→ **CHALLENGE**:
Check every line for the word "type" and state how many lines have it. Reply with the number alone.
• • •
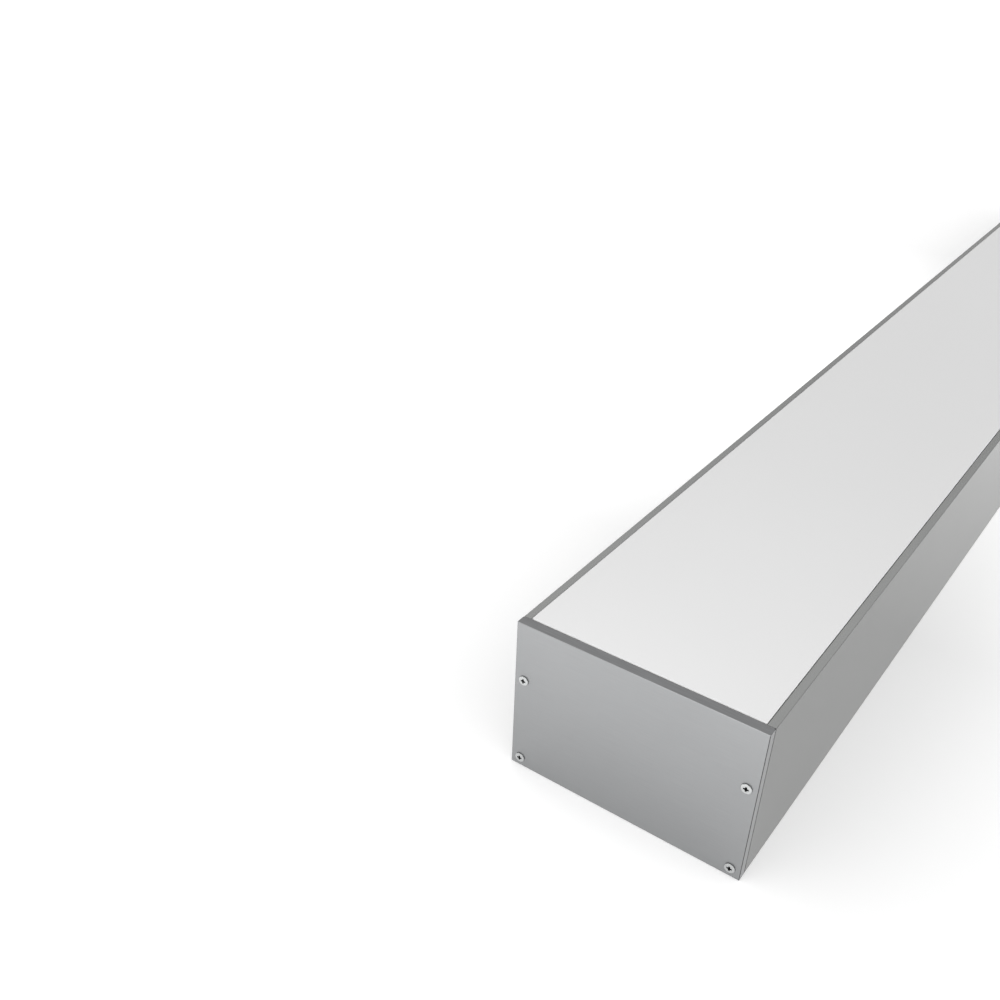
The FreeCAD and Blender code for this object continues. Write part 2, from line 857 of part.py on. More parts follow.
def make_terminal_block():
    """A three-pole block with a through hole and two clamping screws to each pole."""
    base = box(
        "block_base",
        "Sizes.block_length",
        "Sizes.block_width",
        "Sizes.block_height",
        "Sizes.block_station",
        "Sizes.block_centre - Sizes.block_width / 2",
        TRAY_TOP,
    )
    middle = "Sizes.block_station + Sizes.block_length / 2"
    block_top = f"{TRAY_TOP} + Sizes.block_height"
    stations = [f"{middle} + {side} * Sizes.well_spread" for side in SIDES]
    reach = "(Sizes.block_width / 2 - Sizes.block_screw_inset)"
    fixings = [f"Sizes.block_centre + {side} * {reach}" for side in SIDES]
    tools = []
    for index, y in enumerate(pole_offsets()):
        length = f"Sizes.block_length + 2 * {PAST}"
        start = f"Sizes.block_station - {PAST}"
        name = f"block_pole_{index}"
        tools.append(cylinder(name, "Sizes.pole_bore", length, start, y, "Sizes.pole_height", "x"))
        depth = f"{block_top} - Sizes.pole_height + {PAST}"
        for x in stations:
            well = f"block_well_{len(tools)}"
            tools.append(cylinder(well, "Sizes.well_radius", depth, x, y, "Sizes.pole_height"))
    height = f"Sizes.block_height + 2 * {PAST}"
    for index, y in enumerate(fixings):
        name = f"block_fixing_{index}"
        tools.append(cylinder(name, "Sizes.plate_hole", height, middle, y, f"{TRAY_TOP} - {PAST}"))
    node(cut("terminal_block", base, tools), "terminal_block")

    clamp_screw = common_screw("Sizes.terminal_screw_length")
    top = size("Sizes.pole_height + Sizes.terminal_screw_rise")
    spots = [Vector(size(x), size(y), top) for x in stations for y in pole_offsets()]
    grouped("terminal_screws", [turned(clamp_screw, s, Vector(0, 0, 1)) for s in spots])

    fixing = common_screw("Sizes.block_height")
    spots = [Vector(size(middle), size(y), size(block_top)) for y in fixings]
    grouped("terminal_block_screws", [turned(fixing, s, Vector(0, 0, 1)) for s in spots])


def tab_offsets():
    """The places across the bar of the cut-out's two tabs."""
    return [size(f"Sizes.button_offset + {side} * Sizes.tab_spread") for side in SIDES]


def make_cutout():
    """The manual-reset thermal cut-out, with its two tabs."""
    cutout = box(
        "thermal_cutout",
        "Sizes.cutout_length",
        "Sizes.cutout_width",
        "Sizes.cutout_height",
        "Sizes.cutout_station",
        "Sizes.button_offset - Sizes.cutout_width / 2",
        "Sizes.cutout_floor",
    )
    node(cutout, "thermal_cutout")
    length, width, thickness = (size(f"Sizes.tab_{side}") for side in ("length", "width", "thickness"))
    tabs = []
    for y in tab_offsets():
        spot = Vector(size("Sizes.cutout_station") - length, y - width / 2, size("Sizes.tab_floor"))
        tabs.append(Part.makeBox(length, width, thickness, spot))
    grouped("cutout_tabs", tabs)


def make_cutout_bracket():
    """The angle that holds the cut-out up by the end plate, and its two screws."""
    width = "(Sizes.cutout_width + 2 * Sizes.bracket_margin)"
    side_y = f"Sizes.button_offset - {width} / 2"
    sheet_metal = "Sizes.tray_thickness"
    foot_x = f"{BRACKET_X} - Sizes.bracket_foot"
    leg = box("bracket_leg", sheet_metal, width, "Sizes.bracket_height", BRACKET_X, side_y, TRAY_TOP)
    foot = box("bracket_foot", "Sizes.bracket_foot", width, sheet_metal, foot_x, side_y, TRAY_TOP)
    solid = fuse("bracket_solid", [leg, foot])

    depth = f"{sheet_metal} + 2 * {PAST}"
    spot = (f"{BRACKET_X} - {PAST}", "Sizes.button_offset", "Sizes.button_height")
    holes = [cylinder("bracket_opening", "Sizes.bracket_opening", depth, *spot, "x")]
    screw_x = f"{foot_x} + Sizes.bracket_screw_inset"
    screw_ys = [f"Sizes.button_offset + {side} * Sizes.bracket_screw_spread" for side in SIDES]
    for index, y in enumerate(screw_ys):
        name = f"bracket_hole_{index}"
        holes.append(cylinder(name, "Sizes.plate_hole", depth, screw_x, y, f"{TRAY_TOP} - {PAST}"))
    node(cut("cutout_bracket", solid, holes), "cutout_bracket")

    screw = common_screw("Sizes.bracket_screw_length")
    foot_top = size(f"{TRAY_TOP} + {sheet_metal}")
    spots = [Vector(size(screw_x), size(y), foot_top) for y in screw_ys]
    grouped("cutout_bracket_screws", [turned(screw, s, Vector(0, 0, 1)) for s in spots])


def make_reset_button():
    """A push button through the right end plate, with a flange that keeps it in."""
    x_out = f"{HALF_LENGTH} + Sizes.button_proud"
    plate_x = f"{HALF_LENGTH} - Sizes.plate_thickness"
    thickness = "Sizes.button_flange_thickness"
    flange_x = f"{plate_x} - Sizes.button_flange_gap - {thickness}"
    plunger_x = f"{BRACKET_X} + Sizes.plunger_gap"
    plunger_length = f"{flange_x} - ({plunger_x})"
    cap_length = f"{x_out} - ({flange_x})"
    spot = ("Sizes.button_offset", "Sizes.button_height")
    pieces = [
        cylinder("button_plunger", "Sizes.plunger_radius", plunger_length, plunger_x, *spot, "x"),
        cylinder("button_flange", "Sizes.button_flange", thickness, flange_x, *spot, "x"),
        cylinder("button_cap", "Sizes.button_radius", cap_length, flange_x, *spot, "x"),
    ]
    joined = fuse("button_solid", pieces)
    doc.recompute()
    rounding = doc.addObject("Part::Fillet", "reset_button")
    rounding.Base = joined
    outer_x = size(x_out)
    radius = size("Sizes.button_rounding")
    rim = [
        (index, radius, radius)
        for index, edge in enumerate(joined.Shape.Edges, start=1)
        if edge.BoundBox.XMin > outer_x - 1e-6
    ]
    rounding.Edges = rim
    return node(rounding, "reset_button")


def make_earth_stud():
    """A stud on the wiring tray, with the earth wire's ring and the nut that clamps it."""
    spot = Vector(size("Sizes.stud_station"), size("Sizes.stud_offset"), size(TRAY_TOP))
    stud = doc.addObject("Part::Feature", "earth_stud")
    flange = Part.makeCylinder(size("Sizes.stud_flange"), size("Sizes.stud_flange_height"), spot)
    post = Part.makeCylinder(size("Sizes.stud_radius"), size("Sizes.stud_length"), spot)
    stud.Shape = flange.fuse(post).removeSplitter()
    node(stud, "earth_stud")

    ring = doc.addObject("Part::Feature", "earth_ring")
    thickness = size("Sizes.ring_thickness")
    width = size("Sizes.ring_tongue_width")
    seat = spot + Vector(0, 0, size("Sizes.stud_flange_height"))
    corner = seat + Vector(0, -width / 2, 0)
    tongue = Part.makeBox(size("Sizes.ring_tongue_length"), width, thickness, corner)
    eye = Part.makeCylinder(size("Sizes.ring_radius"), thickness, seat).fuse(tongue)
    ring.Shape = eye.cut(Part.makeCylinder(size("Sizes.ring_bore"), thickness, seat)).removeSplitter()
    node(ring, "earth_ring")

    nut = doc.addObject("Part::Feature", "earth_nut")
    floor = seat + Vector(0, 0, thickness)
    height = size("Sizes.earth_nut_height")
    corner = Vector(size("Sizes.earth_nut_radius"), 0, 0)
    turns = [Rotation(Vector(0, 0, 1), 60 * step) for step in range(7)]
    outline = Part.makePolygon([floor + turn.multVec(corner) for turn in turns])
    prism = Part.Face(outline).extrude(Vector(0, 0, height))
    nut.Shape = prism.cut(Part.makeCylinder(size("Sizes.earth_nut_bore"), height, floor))
    node(nut, "earth_nut")


def make_wires():
    """The wires inside the casing, each whole from end to end."""
    radius = size("Sizes.wire_radius")
    live_y, neutral_y, earth_y = (size(y) for y in pole_offsets())
    tab_low, tab_high = tab_offsets()
    pole_z = size("Sizes.pole_height")
    start_x = size("Sizes.block_station + Sizes.block_length - Sizes.wire_bite")
    pin_x = size("Sizes.pin_end")
    pin_z = size(ELEMENT_HEIGHT)
    leg = size(LEG_Y)
    tab_x = size("Sizes.cutout_station - Sizes.tab_length")
    tab_z = size("Sizes.tab_floor + Sizes.tab_thickness / 2")
    ring_x = size("Sizes.stud_station + Sizes.ring_tongue_length")
    ring_z = size(f"{TRAY_TOP} + Sizes.stud_flange_height + Sizes.ring_thickness / 2")
    stud_y = size("Sizes.stud_offset")
    neutral_x = size("Sizes.neutral_rise_station")
    link_x = size("Sizes.element_rise_station")
    live_x = size("Sizes.live_rise_station")
    earth_x = size("Sizes.earth_drop_station")
    routes = {
        "live_wire": [
            (start_x, live_y, pole_z),
            (live_x, live_y, pole_z),
            (live_x, tab_high, pole_z),
            (live_x, tab_high, tab_z),
            (tab_x, tab_high, tab_z),
        ],
        "element_wire": [
            (tab_x, tab_low, tab_z),
            (link_x, tab_low, tab_z),
            (link_x, leg, pin_z),
            (pin_x, leg, pin_z),
        ],
        "neutral_wire": [
            (start_x, neutral_y, pole_z),
            (neutral_x, neutral_y, pole_z),
            (neutral_x, -leg, pin_z),
            (pin_x, -leg, pin_z),
        ],
        "earth_wire": [
            (start_x, earth_y, pole_z),
            (earth_x, earth_y, pole_z),
            (earth_x, stud_y, ring_z),
            (ring_x, stud_y, ring_z),
        ],
    }
    for label, corners in routes.items():
        rod_node(label, corners, radius, size("Sizes.wire_bend"))


# Wall rail


def make_wall_nut(label, side):
    """A T-nut that slides along the rail in the wall face and takes a wall screw."""
    gap = "Sizes.nut_clearance"
    body = new_body(label)
    profile = sketch_on(body, "YZ_Plane", f"{label}_profile")
    neck = f"Sizes.slot_width / 2 - {gap}"
    head = f"Sizes.slot_cavity_width / 2 - {gap}"
    shoulder = f"Sizes.slot_lip + {gap}"
    half = [
        (neck, "Sizes.nut_recess"),
        (neck, shoulder),
        (head, shoulder),
        (head, f"Sizes.slot_cavity_top - {gap}"),
    ]
    add_outline(profile, mirrored(half))
    pad(body, profile, "Sizes.nut_length", f"{label}_pad")
    bore = sketch_on(body, "XY_Plane", f"{label}_bore")
    add_circle(bore, ("Sizes.nut_length / 2", "0"), "Sizes.nut_bore")
    pocket(body, bore, "Sizes.slot_cavity_top", f"{label}_pocket")
    place(body, f"{side} * Sizes.nut_station - Sizes.nut_length / 2")
    return node(body, label)


def check_everything():
    """Stops if any object failed or any sub-part has no sound shape."""
    doc.recompute()
    for item in doc.Objects:
        if {"Invalid", "Error"} & set(item.State):
            raise RuntimeError(f"{item.Label} is {item.State}")
    for item in nodes:
        if item.Shape.isNull() or not item.Shape.isValid() or item.Shape.Volume <= 0:
            raise RuntimeError(f"{item.Label} has no sound shape")


def write_parts():
    os.makedirs("parts", exist_ok=True)
    for item in nodes:
        item.Shape.exportStep(f"parts/{item.Label}.step")


make_casing()
make_end_plate("left_end_plate", -1, False)
make_end_plate("right_end_plate", 1, True)
for end, end_side in (("left", -1), ("right", 1)):
    make_gasket(f"{end}_end_gasket", end_side)
    make_end_screws(f"{end}_end_screws", end_side)
    make_wall_nut(f"{end}_wall_nut", end_side)
make_panel()
make_spreader()
make_element()
make_clamps()
make_trays()
make_tray_screws()
make_insulation()
make_reflector()
make_grommet()
make_terminal_block()
make_cutout()
make_cutout_bracket()
make_reset_button()
make_earth_stud()
make_wires()
check_everything()
write_parts()
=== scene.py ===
"""The looks of a closed radiant baseboard heater: an extruded aluminium bar with a white face.

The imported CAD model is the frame. Outer pieces are rebuilt with rounded edges, the end screws are
turned and cut afresh, and every piece gets a procedural material. Lengths are in metres.
"""

import json
import math

import bmesh
import bpy
from mathutils import Matrix, Vector


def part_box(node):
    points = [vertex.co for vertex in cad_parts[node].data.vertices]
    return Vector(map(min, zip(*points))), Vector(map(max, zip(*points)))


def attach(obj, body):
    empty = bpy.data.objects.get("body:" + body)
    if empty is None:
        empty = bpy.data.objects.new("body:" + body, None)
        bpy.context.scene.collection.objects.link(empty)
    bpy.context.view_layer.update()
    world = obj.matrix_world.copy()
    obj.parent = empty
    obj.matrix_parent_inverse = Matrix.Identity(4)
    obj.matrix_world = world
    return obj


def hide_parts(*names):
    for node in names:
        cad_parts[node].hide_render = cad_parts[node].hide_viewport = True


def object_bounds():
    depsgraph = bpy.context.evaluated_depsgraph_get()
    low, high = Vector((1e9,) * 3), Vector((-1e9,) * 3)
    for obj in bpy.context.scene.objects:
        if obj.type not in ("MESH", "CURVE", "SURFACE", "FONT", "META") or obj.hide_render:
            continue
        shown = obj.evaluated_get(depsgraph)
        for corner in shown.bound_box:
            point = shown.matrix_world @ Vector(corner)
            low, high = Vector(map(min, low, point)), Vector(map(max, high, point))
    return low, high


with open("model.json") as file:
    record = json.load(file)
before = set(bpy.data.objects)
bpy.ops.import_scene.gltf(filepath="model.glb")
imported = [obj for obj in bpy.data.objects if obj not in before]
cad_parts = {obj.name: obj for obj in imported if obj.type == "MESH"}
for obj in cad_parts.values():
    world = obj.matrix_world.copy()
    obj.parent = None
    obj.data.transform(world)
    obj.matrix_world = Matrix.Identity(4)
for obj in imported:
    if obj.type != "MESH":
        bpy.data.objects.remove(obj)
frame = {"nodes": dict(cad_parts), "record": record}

MM = 0.001
NODES = frame["nodes"]
RECORD = frame["record"]
CAD_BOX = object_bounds()
BODY_OF = {
    node: body for body, members in RECORD["behaviour"]["bodies"].items() for node in members
}
SLOT_OF = {part["node"]: part["material_slot"] for part in RECORD["subparts"]}


# Node trees

MIX_COLOR_A, MIX_COLOR_B, MIX_COLOR_RESULT = 6, 7, 2
LOW_NOISE, HIGH_NOISE = 0.3, 0.7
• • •
→ **ANSWER IN FULL**:
3